いよいよ会計年度任用職員に関する制度設計が大詰めとなりましたが、まだまだ私の自治体では労使交渉がまとまっていません。
まとまっていないどころか、ぶっちゃけ紛糾しています。
なぜか?
労使交渉でこれまで当局(総務部・人事課)と積み上げてきた会計年度任用職員の1日当たりの勤務時間について、
会計年度任用職員の1日あたりの勤務時間の上限を「7時間」としたのです。
上限が7時間ですよ?
この上限設定を労使交渉を経ないで、一方的に決められたのも問題なのですが、そもそも論として
という点について述べたいと思います。
会計年度任用職員に退職手当を出さないようにする7時間問題とは?
会計年度任用職員は、1日の勤務時間が8時間に達しているかどうかで、待遇が大きく変わります。
フルタイム会計年度任用職員 | 勤務時間8時間 |
パートタイム会計年度任用職員 | 勤務時間8時間未満 |
フルタイムとパートタイムというのは、非常に大きな差がありますが、特に大きな待遇面の違いというのは「退職手当」が出るか出ないか、という点です。
実際、総務省が作成した「会計年度任用職員制度の導入等に向けた事務処理マニュアルの改訂について(通知)」においても、パートタイム会計年度任用職員は退職手当を支給することを想定していません。
今回の会計年度任用職員の導入は、あくまでも非正規公務員の待遇改善というのが大きなテーマです。
だからこそ、これまで退職手当がもらえなかったら臨時職員や非常勤特別職がフルタイム会計年度任用職員となれば、退職手当がもらえるというのは、改善です。
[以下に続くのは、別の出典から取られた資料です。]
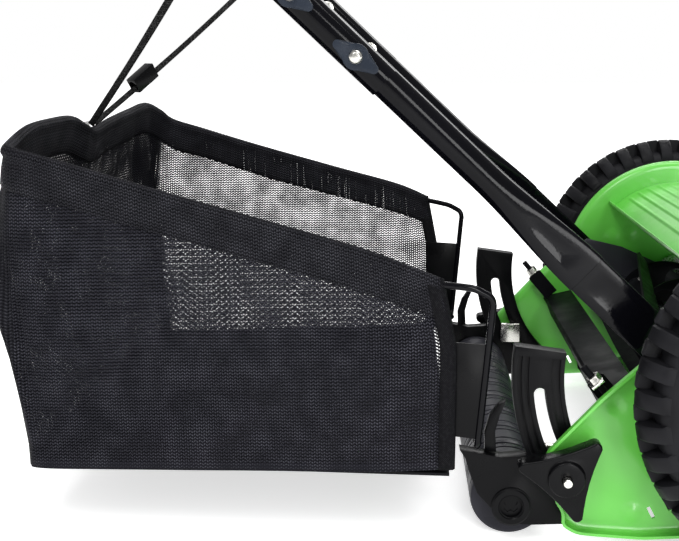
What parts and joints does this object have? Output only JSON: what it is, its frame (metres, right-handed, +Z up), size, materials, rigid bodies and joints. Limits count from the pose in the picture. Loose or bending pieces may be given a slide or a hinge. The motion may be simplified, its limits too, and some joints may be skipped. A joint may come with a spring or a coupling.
{
  "type": "reel mower",
  "caption": "Hand-pushed reel mower with green side plates, a bladed reel geared to its lugged wheels, a rear roller, a tube handle and a mesh catcher bag.",
  "frame": {"origin": "on the ground, under the middle of the whole mower's length and width", "axes": "+X forwards, +Y to the mower's left, +Z up; the wheel axis is parallel to Y"},
  "size_m": [1.0991, 0.54, 0.9647],
  "materials": {
    "green_paint": "gloss",
    "black_paint": "satin",
    "gloss_black_paint": "gloss",
    "steel": "satin",
    "blade_steel": "satin",
    "zinc_plate": "gloss",
    "black_plastic": "satin",
    "blue_black_plastic": "gloss",
    "tyre_rubber": "matte",
    "grip_foam": "matte",
    "catcher_mesh": "matte",
    "strap_webbing": "matte"
  },
  "bodies": {
    "deck": {"side_plate_right": "green_paint", "side_plate_left": "green_paint", "inner_plate_right": "black_paint", "inner_plate_left": "black_paint", "top_cover": "green_paint", "front_tie_rod": "black_paint", "bed_bar": "black_paint", "bed_knife": "steel", "bed_knife_screws": "zinc_plate", "adjuster_screws": "zinc_plate", "adjuster_nuts": "zinc_plate", "stub_axles": "steel", "axle_nuts": "zinc_plate", "reel_bearings": "steel", "clamp_bolts": "zinc_plate", "guide_bolts": "zinc_plate", "handle_pivot_bolts": "zinc_plate", "plate_bolts": "zinc_plate"},
    "wheel_right": {"wheel_right": "black_plastic", "tyre_right": "tyre_rubber", "hub_cap_right": "black_plastic"},
    "wheel_left": {"wheel_left": "black_plastic", "tyre_left": "tyre_rubber", "hub_cap_left": "black_plastic"},
    "reel": {"reel_shaft": "steel", "reel_spiders": "black_paint", "reel_blades": "blade_steel"},
    "pinion_right": {"pinion_right": "steel"},
    "pinion_left": {"pinion_left": "steel"},
    "height_adjust": {"roller_bracket_right": "black_plastic", "roller_bracket_left": "black_plastic", "roller_rod": "steel"},
    "roller": {"roller_sleeves": "black_plastic"},
    "height_knob_right": {"height_knob_right": "black_plastic"},
    "height_knob_left": {"height_knob_left": "black_plastic"},
    "handle": {"lower_tube_right": "gloss_black_paint", "lower_tube_left": "gloss_black_paint", "upper_handle": "gloss_black_paint", "foam_grip": "grip_foam", "handle_bolts": "zinc_plate"},
    "wing_nut_right_low": {"wing_nut_right_low": "blue_black_plastic"},
    "wing_nut_right_high": {"wing_nut_right_high": "blue_black_plastic"},
    "wing_nut_left_low": {"wing_nut_left_low": "blue_black_plastic"},
    "wing_nut_left_high": {"wing_nut_left_high": "blue_black_plastic"},
    "catcher": {"catcher_frame": "gloss_black_paint", "catcher_clip_right": "gloss_black_paint", "catcher_clip_left": "gloss_black_paint", "bag_side_right": "catcher_mesh", "bag_side_left": "catcher_mesh", "bag_rear": "catcher_mesh", "bag_floor": "catcher_mesh", "floor_board": "black_plastic"},
    "strap": {"strap": "strap_webbing", "strap_slider": "black_plastic"}
  },
  "joints": [
    {"name": "wheel_right_spin", "type": "hinge", "parent": "deck", "child": "wheel_right", "pos_m": [0.42463, -0.24, 0.125], "axis": [0, 1, 0], "continuous": true},
    {"name": "wheel_left_spin", "type": "hinge", "parent": "deck", "child": "wheel_left", "pos_m": [0.42463, 0.24, 0.125], "axis": [0, 1, 0], "continuous": true},
    {"name": "reel_spin", "type": "hinge", "parent": "deck", "child": "reel", "pos_m": [0.41063, 0, 0.08753], "axis": [0, 1, 0], "continuous": true},
    {"name": "pinion_right_spin", "type": "hinge", "parent": "deck", "child": "pinion_right", "pos_m": [0.41063, -0.215, 0.08753], "axis": [0, 1, 0], "continuous": true},
    {"name": "pinion_left_spin", "type": "hinge", "parent": "deck", "child": "pinion_left", "pos_m": [0.41063, 0.215, 0.08753], "axis": [0, 1, 0], "continuous": true},
    {"name": "cut_height", "type": "hinge", "parent": "deck", "child": "height_adjust", "pos_m": [0.37963, 0, 0.125], "axis": [0, 1, 0], "range_deg": [-16, 0]},
    {"name": "roller_spin", "type": "hinge", "parent": "height_adjust", "child": "roller", "pos_m": [0.22763, 0, 0.028], "axis": [0, 1, 0], "continuous": true},
    {"name": "height_knob_right_turn", "type": "hinge", "parent": "deck", "child": "height_knob_right", "pos_m": [0.26145, -0.22, 0.05976], "axis": [0, 1, 0], "range_deg": [0, 360]},
    {"name": "height_knob_left_turn", "type": "hinge", "parent": "deck", "child": "height_knob_left", "pos_m": [0.26145, 0.22, 0.05976], "axis": [0, 1, 0], "range_deg": [0, 360]},
    {"name": "handle_swing", "type": "hinge", "parent": "deck", "child": "handle", "pos_m": [0.37663, 0, 0.1], "axis": [0, 1, 0], "range_deg": [-4, 15]},
    {"name": "catcher_tilt", "type": "hinge", "parent": "height_adjust", "child": "catcher", "pos_m": [0.20263, 0, 0.0732], "axis": [0, 1, 0], "range_deg": [-5.3, 19.6]},
    {"name": "strap_swing", "type": "hinge", "parent": "handle", "child": "strap", "pos_m": [0.02485, 0, 0.42804], "axis": [0, 1, 0], "range_deg": [-9, 2.5]},
    {"name": "wing_nut_right_low_turn", "type": "hinge", "parent": "handle", "child": "wing_nut_right_low", "pos_m": [0.11773, -0.222, 0.34143], "axis": [0, 1, 0], "range_deg": [0, 360]},
    {"name": "wing_nut_right_high_turn", "type": "hinge", "parent": "handle", "child": "wing_nut_right_high", "pos_m": [0.07605, -0.222, 0.3803], "axis": [0, 1, 0], "range_deg": [0, 360]},
    {"name": "wing_nut_left_low_turn", "type": "hinge", "parent": "handle", "child": "wing_nut_left_low", "pos_m": [0.11773, 0.222, 0.34143], "axis": [0, 1, 0], "range_deg": [0, 360]},
    {"name": "wing_nut_left_high_turn", "type": "hinge", "parent": "handle", "child": "wing_nut_left_high", "pos_m": [0.07605, 0.222, 0.3803], "axis": [0, 1, 0], "range_deg": [0, 360]}
  ],
  "couplings": [
    {"joint": "reel_spin", "follows": "wheel_right_spin", "ratio": 4.6364},
    {"joint": "pinion_right_spin", "follows": "wheel_right_spin", "ratio": 4.6364},
    {"joint": "pinion_left_spin", "follows": "wheel_left_spin", "ratio": 4.6364},
    {"joint": "catcher_tilt", "follows": "handle_swing", "ratio": 1.3},
    {"joint": "strap_swing", "follows": "handle_swing", "ratio": -0.58}
  ]
}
しかし、財政事情が厳しい当局は、退職手当を出したくないしたら、どうするか?
簡単ですね。
出来る限り会計年度任用職員はパートタイムに押しとどめておこうとします。
つまり、会計年度任用職員の1日当たりの勤務時間を7時間以内にして、絶対に8時間に達しないようにします。
これこそが、全国の自治体で問題となっている「7時間問題」です。
財政上の理由だけで会計年度任用職員の1日当たりの勤務時間の上限を7時間とするのは不適切
「でも、地方自治体は財政事情が厳しいんだから、会計年度任用職員の上限を7時間未満にするのは仕方ないんじゃないの?」
と思う人もいるかもしれませんが、その考えは間違いです。
というのは、総務省が明確に財政上を理由として、不合理に短い勤務時間にすることを否定しています。
○ 会計年度任用職員の任用に当たっては、職務の内容や標準的な職務の量に応じ
た適切な勤務時間を設定することが必要である。○ また、単に勤務条件の確保等に伴う財政上の制約を理由として、合理的な理由
なく短い勤務時間を設定し、フルタイムでの任用について抑制を図ることは、適
正な任用・勤務条件の確保という改正法の趣旨に沿わないものである。○ こうしたことから、パートタイム会計年度任用職員として位置づけること自体
を目的として、例えば、勤務時間をフルタイム会計年度任用職員よりも一日当た
り 15 分間短くするなど、わずかに短く設定することは適切ではない。
というわけで、財政事情だけで会計年度任用職員の勤務時間を制約するのは、趣旨に反するのです。
ホンネは「財政」だけどタテマエは「職務内容」と主張する当局
当局も財政上の理由で会計年度任用職員の勤務時間の上限を7時間として設定するのは問題だということは理解しています。
なのでタテマエ上はあくまでも「職務内容」によって上限を7時間以下としているという説明をします。
でも、なんだかんだで本音の部分は財政上の理由なんですね。
もちろんパートタイムでも可能な職場もあると主張する人もいるかもしれませんが、実際はパートタイムで回るように、何とかこなしてきたのが現実です。
しかし、悪化する財政事情から正規公務員の穴埋めとして、比較して賃金の低い非正規公務員の数を増やしてきました。
しかし、実際に現場で働いてみると窓口職場やケースワーカーといった職場は慢性的に人手不足です。
なので、パートタイムで途中で帰ったり(遅く出勤)するよりもフルタイムで共に職務に従事してもらいたいところです。
なので、ほとんどの職場での「職務内容」的には、8時間勤務のフルタイムが適切だと思います。
【まとめ】
これまでの労使交渉を含めて当局との交渉事は、結局「ない袖は振れぬ」ということで財政上の理由として主張も通らないことが多かったのが現状です。
しかし、会計年度任用職員にも生活があるため、財政上の理由だけで月給が減らされたり、退職手当がもらえなかったり、同一労働同一賃金の趣旨に反する働き方は許されません。
最後は自治体ごとの判断ですが、非正規公務員無しには回らない地方自治体だからこそ、会計年度任用職員の雇用条件を良いものにしていく方向性は重要だと思います。